The Atlantic Ocean has numerous islands scattered far and wide within the ocean. Some of the islands are concentrated in one region and are popular tourist destinations while others are isolated and uninhabited. The Atlantic Ocean is divided into North Atlantic and South Atlantic by the Equatorial Counter Current. Some of the islands in the South Atlantic Ocean are near-polar islands and are collectively referred to as Subantarctic Islands. One of the subantarctic islands in the South Atlantic Ocean is Bouvet Island. This uninhabited island is thought to be one of the most remote islands in the world, with the nearest land, Queen Maud Land, located 1,090 miles away. Bouvet is a dependency of Norway.
Overview of Bouvet Island
Bouvet Island is a remote and almost inaccessible island south-southwest of Cape Town. This volcanic island covers an area of approximately 19 square miles of which 93% is covered by a glacier. It was discovered in 1739 by Jean-Baptiste Charles Bouvet de Lozier (a French Naval officer on an exploration mission), after whom the island was named.

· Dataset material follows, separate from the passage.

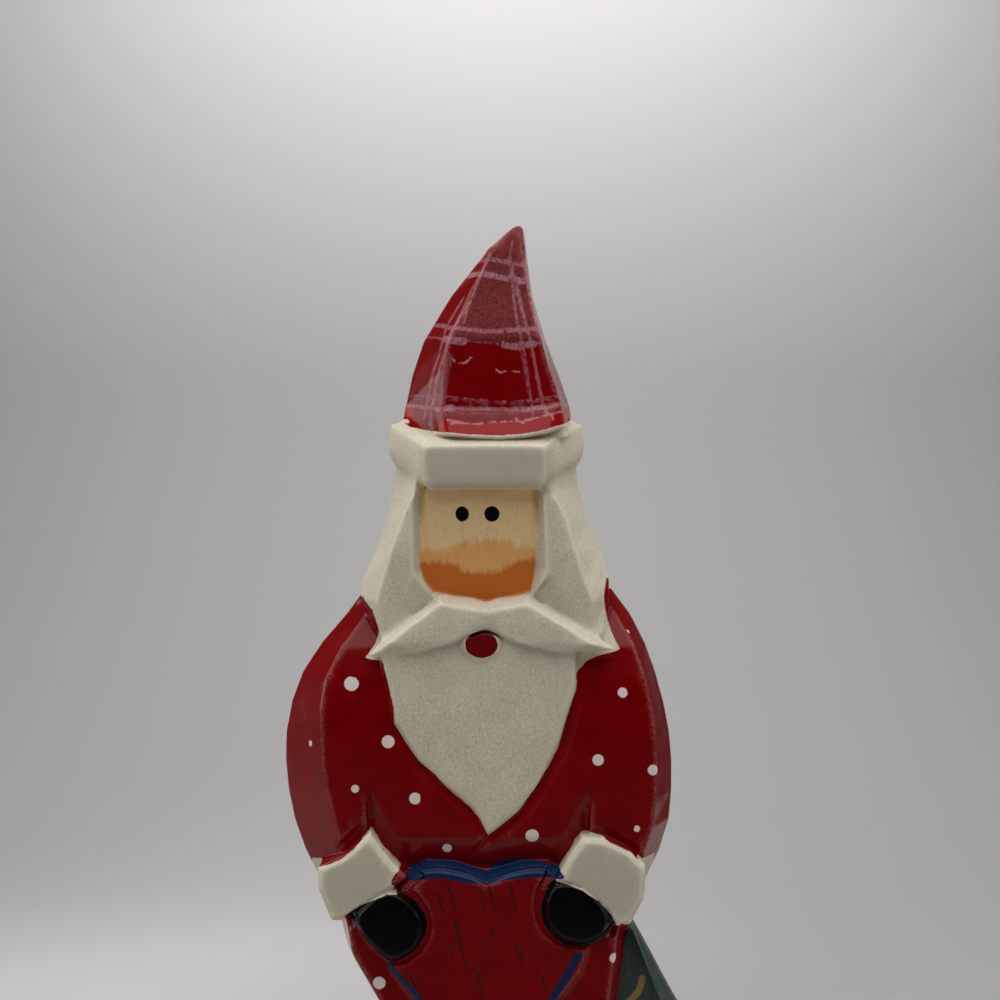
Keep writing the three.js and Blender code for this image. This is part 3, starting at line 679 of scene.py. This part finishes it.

The island remained unclaimed until 1825 when the British hoisted its flag there. Over a century later (in 1928), the British surrendered the island to Norway which had previously occupied it. Bouvet Island and the surrounding waters were designated a nature reserve in 1971.
Geography of the Island
Bouvet Island is a volcanic island measuring approximately 5.9 by 4.3 miles and covering an area of about 19 square miles. It constitutes the top of a volcano situated on the south Mid-Atlantic Ridge. Some sources have argued that the island is in the Southern Ocean and not the South Atlantic Ocean because of its location in the Subantarctic, south of the Antarctic Polar Front. Bouvet Island is the world’s remotest island, with the nearest land being the Queen Maud Land and Gough Island to the south and north respectively. The closest uninhabited island is the Tristan da Cunha Island (1,400 miles to the northwest). On the north-west coast of the island is a 1.2 by 0.3-mile terrace known as the Nyrøysa. The terrace was created between 195 and 1977 by a rock slide and offers the easiest access point to the island. Bouvet Island is dome-shaped and almost entirely covered by a glacier. The coastline is about 18.4 miles long.

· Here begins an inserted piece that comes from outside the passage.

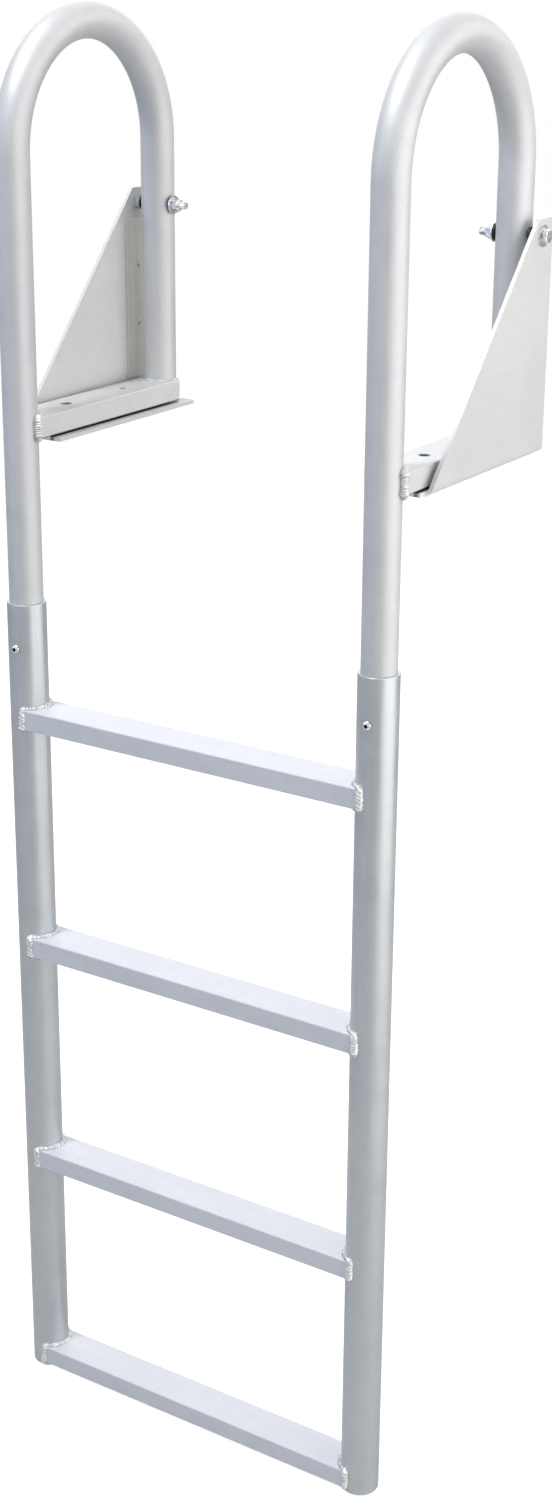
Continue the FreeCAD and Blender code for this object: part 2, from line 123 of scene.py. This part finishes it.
def make_piece(name, surface, body, material, replaces, drawn=None, sharp=None):
    """A mesh object at the origin from points and faces, riding on a body of the frame. drawn is
    the vector kept at each point for the material, and sharp the angle of edges left unsmoothed."""
    points, faces = surface
    mesh = bpy.data.meshes.new(name)
    mesh.from_pydata(points.tolist(), [], faces)
    mesh.polygons.foreach_set("use_smooth", [True] * len(mesh.polygons))
    if drawn is not None:
        attribute = mesh.attributes.new("drawn", "FLOAT_VECTOR", "POINT")
        attribute.data.foreach_set("vector", np.ascontiguousarray(drawn, np.float32).ravel())
    mesh.update()
    if sharp:
        mesh.set_sharp_from_angle(angle=math.radians(sharp))
    piece = bpy.data.objects.new(name, mesh)
    bpy.context.scene.collection.objects.link(piece)
    piece.data.materials.append(material)
    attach(piece, body)
    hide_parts(*replaces)


# ---------------------------------------------------------------- materials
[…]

Because of the harsh climate and the fact that the island is almost entirely covered by a glacier, the non-animal life on the island has been restricted to fungi and non-vascular plants such as liverwort and mosses. Snow algae have also been recorded on the island. The snow-free areas such as coastal cliffs, nunatak ridges, and beaches have more vegetation. The island is an Important Bird Area because of its significance as a breeding ground for seabirds. There were over 115,000 breeding penguins on the island in 1978-1979.

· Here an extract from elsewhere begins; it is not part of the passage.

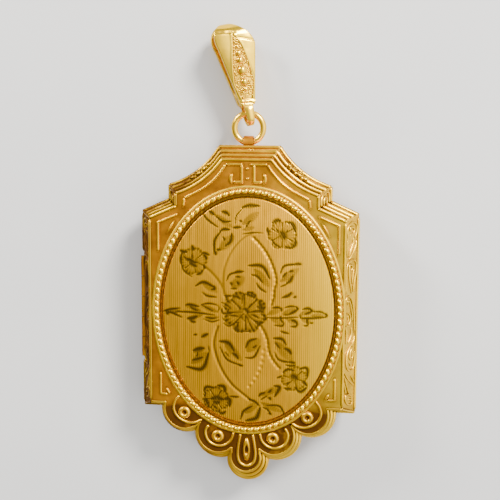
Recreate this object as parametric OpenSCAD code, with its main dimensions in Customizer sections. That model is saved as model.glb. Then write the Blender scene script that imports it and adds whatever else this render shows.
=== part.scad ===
// Oval locket: two hinged covers, a domed oval panel, a beaded rim, a jump ring and a drop bail.
// The case lies on its back: +Z out of the face, +Y towards the bail, X across. Millimetres.

/* [Case] */
// Thickness of the closed case without the dome and the relief
case_h = 7.6; // [6.5:0.1:9]
// Gap between the two covers
cover_gap = 0.08; // [0.05:0.01:0.15]
// Width of the case at the parting line
case_w = 31.7; // [30:0.1:33]
// How far each side wall leans in from the parting line to the face
side_lean = 1.9; // [1.2:0.1:2.2]
// Height of the top edge above the oval's centre, at the parting line
top_y = 23.4; // [22.5:0.1:24.5]
// How far the top wall leans in
top_lean = 1.8; // [1.2:0.1:2.2]
// Half the width of the shoulders at the parting line
shoulder_x = 11.8; // [11:0.1:12.2]
// How far a shoulder's side wall leans in
shoulder_lean = 1.7; // [1.2:0.1:1.9]
// Height of the step's inner end at the parting line
step_y = 15.6; // [14.5:0.1:16.5]
// Drop of the step from the shoulder to the side, in mm for each mm across
step_slope = 0.447; // [0.3:0.01:0.6]
// Depth of the bottom corners below the oval's centre, at the parting line
corner_y = 15.5; // [14.5:0.1:16]
// How far the bottom corners' wall leans in
corner_lean = 1.5; // [1:0.1:2]
// Radius of the two hollows beside the top
scoop_r = 13; // [12:0.1:14]

/* [Panel and rim] */
// Half width of the oval line of beads
oval_a = 13.35; // [12.5:0.01:13.5]
// Half height of the oval line of beads
oval_b = 17.56; // [16.8:0.01:17.8]
// How far the oval's centre lies to the right of the case's middle
oval_x = 0.28; // [-0.3:0.01:0.3]
// How far the oval's centre lies above the middle of the case's straight sides
oval_y = -0.15; // [-0.3:0.01:0.3]
// Thickness of the domed panel at its edge
panel_t = 0.7; // [0.5:0.05:0.9]
// Rise of the panel's middle over its edge
panel_rise = 1.1; // [0.6:0.05:1.4]
// Number of beads round the oval
bead_count = 102; // [90:2:120]
// Width of the beaded rim
rim_w = 0.95; // [0.7:0.05:1.1]
// Height of the beads over the face
bead_h = 0.55; // [0.4:0.05:0.7]

/* [Inside] */
// Width of the wall of metal left between the beads' oval and the picture space
rim_inset = 1.35; // [1.2:0.05:1.8]
// Thickness of the back cover's floor
floor_t = 0.9; // [0.7:0.1:1.4]
// Height of the lip that centres the front cover
lip_h = 0.5; // [0.3:0.05:0.7]
// Clearance round the lip
lip_gap = 0.25; // [0.2:0.05:0.3]

/* [Hinge] */
// Radius of the hinge barrel
barrel_r = 0.5; // [0.45:0.01:0.55]
// Length of the hinge barrel
barrel_l = 15.2; // [12:0.1:17]
// Place of the barrel's middle along the side
barrel_y = -0.5; // [-2:0.1:1]
// Number of knuckles, the outer ones on the back cover
knuckles = 5; // [3:2:7]
// Gap between two knuckles
knuckle_gap = 0.1; // [0.06:0.01:0.15]
// Radius of the hinge pin
pin_r = 0.26; // [0.24:0.01:0.28]
// Radius of the bore for the pin
bore_r = 0.30; // [0.28:0.01:0.33]

/* [Ring and bail] */
// Radius of the jump ring to the middle of its wire
ring_r = 2.1; // [1.9:0.05:2.3]
// Radius of the ring's wire
wire_r = 0.45; // [0.35:0.01:0.5]
// Height of the stud's hole above the table
ring_z = 3.0; // [2.7:0.05:3.2]
// How far the bail leans to the left
bail_lean = 12.5; // [0:0.5:20]
// How far the bail's top hangs down to the table
bail_drop = 2.6; // [0:0.1:3]
// How far the bail rolls to its right, which lifts its left edge
bail_roll = 20; // [0:1:20]
// Length of the bail from its tip to the centre of its wide end
bail_l = 12.1; // [10:0.1:13]
// Half the bail's greatest width
bail_half = 2.8; // [2.5:0.1:3.4]
// Half the bail's thickness at the fold
fold_r = 1.65; // [1.4:0.05:1.8]
// Thickness of the bail's strap
strap_t = 0.55; // [0.45:0.05:0.7]

/* [Hidden] */
$fn = 96;
eps = 0.01;
rose = [0.80, 0.52, 0.28];
yellow = [0.83, 0.66, 0.30];
bright = [0.93, 0.76, 0.42];

part_z = (case_h + 0.18) / 2;
back_top = part_z - cover_gap / 2;
front_bottom = part_z + cover_gap / 2;
side_x = case_w / 2;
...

Bouvet Island is one of Norway’s three dependencies (the other two are Queen Maud Land and Peter I Island). Unlike the other two dependencies, Bouvet is neither disputed nor subject to the Antarctic Treaty. Although it is a dependency, the island is not part of the Kingdom of Norway but operates under its sovereignty. Meaning that Bouvet can cede without violating any article of the Norwegian Constitution. However, Norwegian procedural law, private law, and criminal law apply to the island.